The Wildcats used to know how, better than any other team on the West Coast.

Under former coach Dick Tomey, now an assistant at Texas, Arizona won more games in the 1990s than any other team in the Pacific 10 Conference. A preseason favorite to compete for the national title in both 1994 and 1999, Tomey's "Desert Swarm" defenses put teams to shame, like college football power Miami in the 1994 Fiesta Bowl and Nebraska in the 1999 Holiday Bowl.

The defense-wins-championships premise was all but abandoned under embattled former coach John Mackovic, fired at midseason last year after Arizona started 1-4 overall. Stoops understands he'll need the Wildcats to return to their defensive roots in order to compete, but that doesn't mean he's ready to forego any other part of the game to do so.

"We just have to be disciplined and understand what our responsibilities are and play what we're taught to do. Nobody has to go out and be Superman," he says. "It's a team game, it takes an offense, defense and kicking game to execute. If one guy breaks down it breaks down the whole team."

Stoops has placed an emphasis on defense and won over his new players, demonstrated by their newfound dedication to getting better.

But the question still stands: Can this team win?

Arizona is heavily favored this weekend, and it doesn't bother Stoops that it's likely the only that will happen all year.

"Well, right now, all of our concentration obviously is on Northern Arizona. That's all I'm worried about. We have to get out, get off to a good start and get out early," he says.

Last season, the Wildcats' early swagger - they crushed Texas-El Paso 42-7 at home to open up - was quickly erased by a 59-13 shellacking at the hands of BCS national champ Louisiana State on national television.

How nervous will Stoops be once his team has to face nationally ranked opponents like Utah, Wisconsin or Southern California?

"Shoot, I get nervous for every game," he says. "It's not any different from when I was at Oklahoma or Kansas State.

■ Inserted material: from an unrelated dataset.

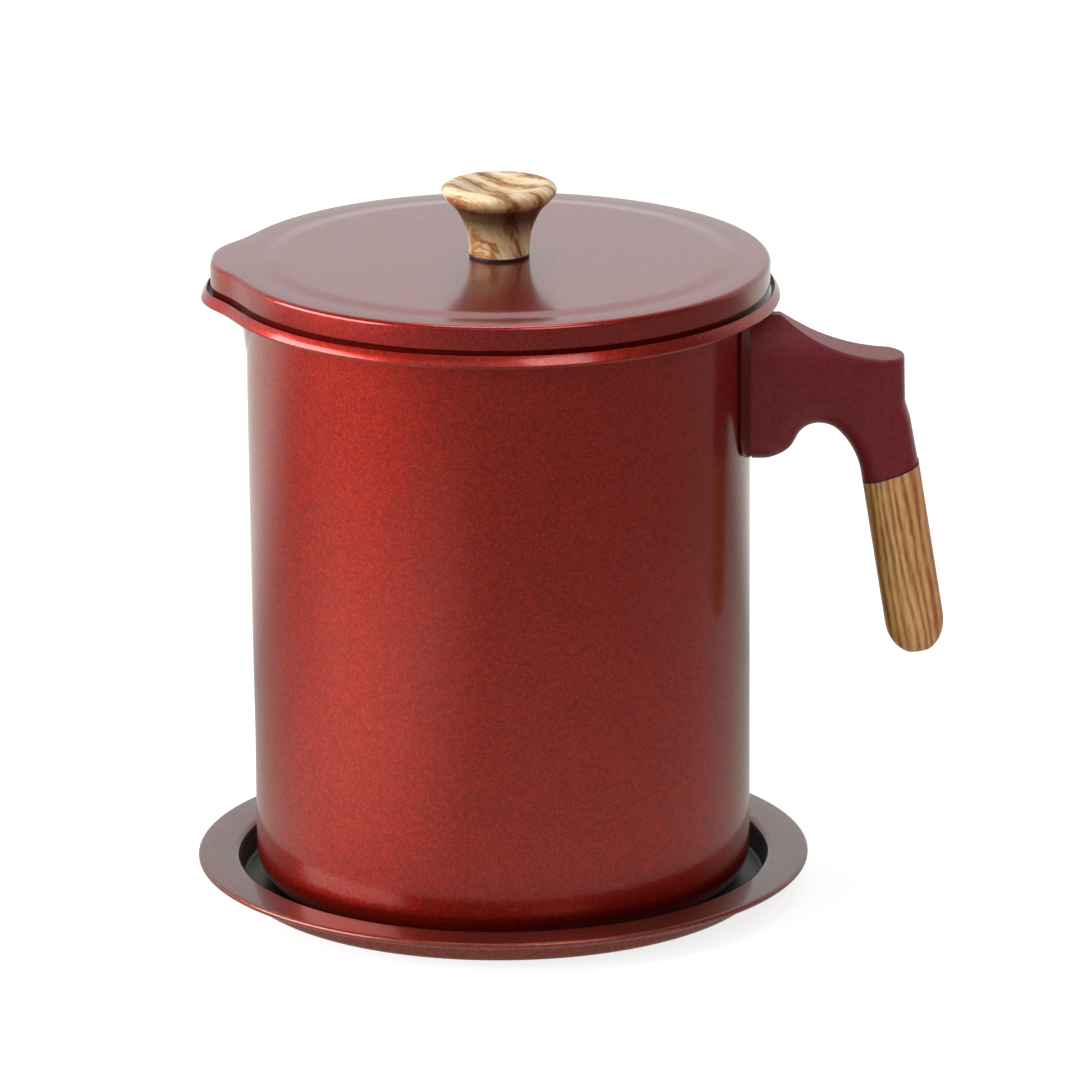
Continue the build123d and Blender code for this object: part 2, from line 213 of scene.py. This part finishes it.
def swell(angle, height):
    """How far the drawn wall bellies out below the beak, in mm."""
    for (low, least), (high, most) in zip(SWELL, SWELL[1:]):
        if low <= height <= high:
            belly = least + (most - least) * (height - low) / (high - low)
            return belly * exp(-((angle / 0.3) ** 2))
    return 0.0


def groove_pull(angle, height):
    """How far the V that leads fat to the beak is pressed out of the wall, in mm."""
    belly = swell(angle, height)
    border = (height - GROOVE_POINT) * 0.021  # the angle at which a flank of the V meets the wall
    ridge = 0.75 + (height - GROOVE_POINT) * 0.13
    reach = (CAN_RADIUS + ridge) / (cos(angle) + 0.17 * sin(angle)) - CAN_RADIUS
    inside = min(max((border - angle) / 0.035, 0), 1)
    return max(belly, belly + (reach - belly) * inside)


def pull_beak(skin, inner, outer, groove=False):
    """Draws the beak out of a turned skin, with a strength that grows between two radii."""
    for vert in skin.verts:
        radius = hypot(vert.co.x, vert.co.y) / MM
        height = vert.co.z / MM
        if radius < 20:  # too near the axis to be drawn anywhere
            continue
        angle = abs(atan2(vert.co.y, -vert.co.x))
        strength = min(max((radius - inner) / (outer - inner), 0), 1)
        push = strength * mouth_pull(angle) if height > GUTTER_HEIGHT - 3 else 0.0
        if groove:
            push = max(push, (1 - strength) * groove_pull(angle, height))
        vert.co.x *= 1 + push / radius
        vert.co.y *= 1 + push / radius


def line_inside(skin, top):
    """Gives the can's inner faces, up to a height, the second material."""
    for face in skin.faces:
        middle = face.calc_center_median()
        towards_axis = face.normal.x * middle.x + face.normal.y * middle.y < -1e-9
        reach = RIM_INSIDE + 0.2 + mouth_pull(abs(atan2(middle.y, -middle.x)))
        within = hypot(middle.x, middle.y) < reach * MM and 1.2 * MM < middle.z < top * MM
        if within and (towards_axis or face.normal.z > 0.5):
            face.material_index = 1


# ---------------------------------------------------------------- materials
def tone(code):
    """A colour from its sRGB hex code, turned to linear."""
    parts = [int(code[place : place + 2], 16) / 255 for place in (0, 2, 4)]
    linear = [
        part / 12.92 if part <= 0.04045 else ((part + 0.055) / 1.055) ** 2.4 for part in parts
    ]
    return (*linear, 1.0)


def put(tree, kind, inputs=None, stops=(), **settings):
    """Adds a node.

    inputs gives its sockets a value or another node's socket, settings gives its properties, and
    stops gives a colour ramp its places and hex codes.
    """
    made = tree.nodes.new("ShaderNode" + kind)
    for name, value in settings.items():
        setattr(made, name, value)
    if stops:
        elements = made.color_ramp.elements
        while len(elements) < len(stops):
            elements.new(0.5)
        for element, (place, code) in zip(elements, stops):
            element.position = place
            element.color = tone(code)
    join(tree, made, inputs or {})
    return made


def join(tree, node, inputs):
    """Gives a node's sockets a value, or a link from another node's socket."""
    for name, value in inputs.items():
        socket = node.inputs[name]
        if isinstance(value, bpy.types.NodeSocket):
            tree.links.new(value, socket)
        else:
            socket.default_value = value


def blank(name):
    """A new material's tree with its shader, and the object's own coordinates in metres."""
    material = bpy.data.materials.new(name)
    material.use_nodes = True
    tree = material.node_tree
    place = put(tree, "TexCoord").outputs["Object"]
    return material, tree, tree.nodes["Principled BSDF"], place


def per_mm(size):
    """The texture scale that gives features of that size in mm."""
    return 1 / (size * MM)


def lacquer(name, clear, glance, flakes):
    """Candy red metallic lacquer, baked on steel: fine aluminium flake under a clear coat."""
    material, tree, shader, place = blank(name)
    flake = put(tree, "TexVoronoi", {"Vector": place, "Scale": per_mm(0.42)})
    cloud = put(tree, "TexNoise", {"Vector": place, "Scale": per_mm(12), "Detail": 1.0})
    glint = put(tree, "SeparateColor", {"Color": flake.outputs["Color"]}).outputs["Red"]
    inputs = {0: cloud.outputs["Fac"], 1: 0.25, 2: glint}
    mixed = put(tree, "Math", inputs, operation="MULTIPLY_ADD")
    spread = put(tree, "MapRange", {"Value": mixed.outputs[0], "From Min": 0.0, "From Max": 1.25})
    places = (0.0, 0.5, 1.0)
    colour = put(tree, "ValToRGB", {"Fac": spread.outputs[0]}, stops=tuple(zip(places, flakes)))
    peel = put(tree, "TexNoise", {"Vector": place, "Scale": per_mm(1.1), "Detail": 1.0})
    grain = put(tree, "Bump", {"Height": glint, "Strength": 0.08, "Distance": 0.05 * MM})
    peel = peel.outputs["Fac"]
    skin = put(tree, "Bump", {"Height": peel, "Strength": 0.05, "Distance": 0.1 * MM})
    join(
        tree,
        shader,
        {
            "Base Color": colour.outputs["Color"],
            "Metallic": 0.85,
            "Roughness": 0.42,
            "Specular Tint": (glance, 0.7, 0.7, 1),
            "Coat Weight": clear,
            "Coat Roughness": 0.14,
            "Coat IOR": 1.5,
            "Normal": grain.outputs[0],
            "Coat Normal": skin.outputs[0],
        },
    )
    return material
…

I approach every game the same and expect the same things of our players and of myself. Be prepared and ready to play. Just making sure our team's ready to play is the big thing."

But how do the UA administration and fans - those same fans buying season tickets at record pace - know to believe that all this early confidence really means that his team is ready?

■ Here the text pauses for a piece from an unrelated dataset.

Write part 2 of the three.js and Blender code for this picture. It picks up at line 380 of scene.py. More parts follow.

"We will win, and we will do it in a very quick way," Stoops said last December shortly after his hiring was announced.

Oh, really?

"We probably won't win a national championship in two years," Stoops later said, in response to how he and his brother took Oklahoma from a sub-.500 ball club to a national championship in just two seasons. "But maybe three."

Sarcastically serious, sure, but, for Stoops, it's is just his way of convincing Tucson to trust him.